The Art of Good Soup: Wet tomatoes

Graphic art for "The Art of Good Soup" column is pictured. Graphic courtesy Camilla Samuel

We have a confession to make. This week, we almost forgot about good soup. We were so caught up planning events, hosting guests and counting doors and wheels that our minds were elsewhere. We even got stuck in the ‘80s for a bit. And then we got lost in the jungle. It was a little scary, until we realized that camouflage is ugly. Like, really ugly.

Anyway, the journey was a perilous one. We were already late, waiting for a guest columnist who forgot to set his alarm. We also missed a turn and almost got hit by Amazon, UPS and FedEx trucks. Go consumerism!

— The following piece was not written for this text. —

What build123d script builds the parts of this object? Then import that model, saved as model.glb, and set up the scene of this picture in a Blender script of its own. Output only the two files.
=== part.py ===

Still, we made it. Albeit, we were soaked. We didn’t realize it was gonna rain even though three of our friends said it was gonna rain. Sometimes we turn off our ears, so that makes sense. But it’s not our fault.

Our destination was Stephanie’s on Newbury. We entered looking like a sad pack of wet dogs, especially those without hoods. We tried in vain to dry ourselves with the bathroom hand dryer. But the air was cold and not worth the embarrassment of trying to tuck ourselves under the vent. We may or may not have more dignity than that.

We sat upstairs under the skylight. The first thing we noticed was a checklist on the table for customizable bloody marys. We found several of the options quite alarming. We wondered what sort of mental state would make you want Caesar dressing in your bloody mary. Then again, Sadie would eat mayonnaise with a spoon if you let her.

After much deliberation over the menu, we had already ordered our brunch and crushed a monkey bread appetizer when we realized it was Saturday. Our soup column was due that night! We frantically pulled up the menu, debating whether to consider shakshuka or coffee a soup and call it a day. But we couldn’t fail you all like that.

We ordered Stephi’s tomato soup. It came in a shallow bowl with drizzles of olive oil and grilled cheese croutons. It was heavenly.

At first, we were worried this decision might cause a rift. Sadie is a huge tomato souper, but Ellie is not. The base is too creamy and viscous — it freaks her out. Sadie would only disagree because she loves cream, being the dairy lover she is. Monster.

It took one slurp for Ellie to change her mind. This soup was magical. It tasted a little bit like vodka sauce, but that only made it better. We passed it around the table, and the reviews were glowing. Even the gluten-free guest columnist had a ball. He loved it so much that he went to wipe it clean with a home fry just as the waitress reached to take it away. It was awkward. But not for the rest of us — we all laughed.

Nothing better than good soup and laughing at your friend. Laughing with your friend is okay too. 

We rate this soup 6.5309769803277026402647284782649823562346 spoons. We’re gonna go take naps now, night night. It was a busy week. Perhaps we’ll dream of tomato soup.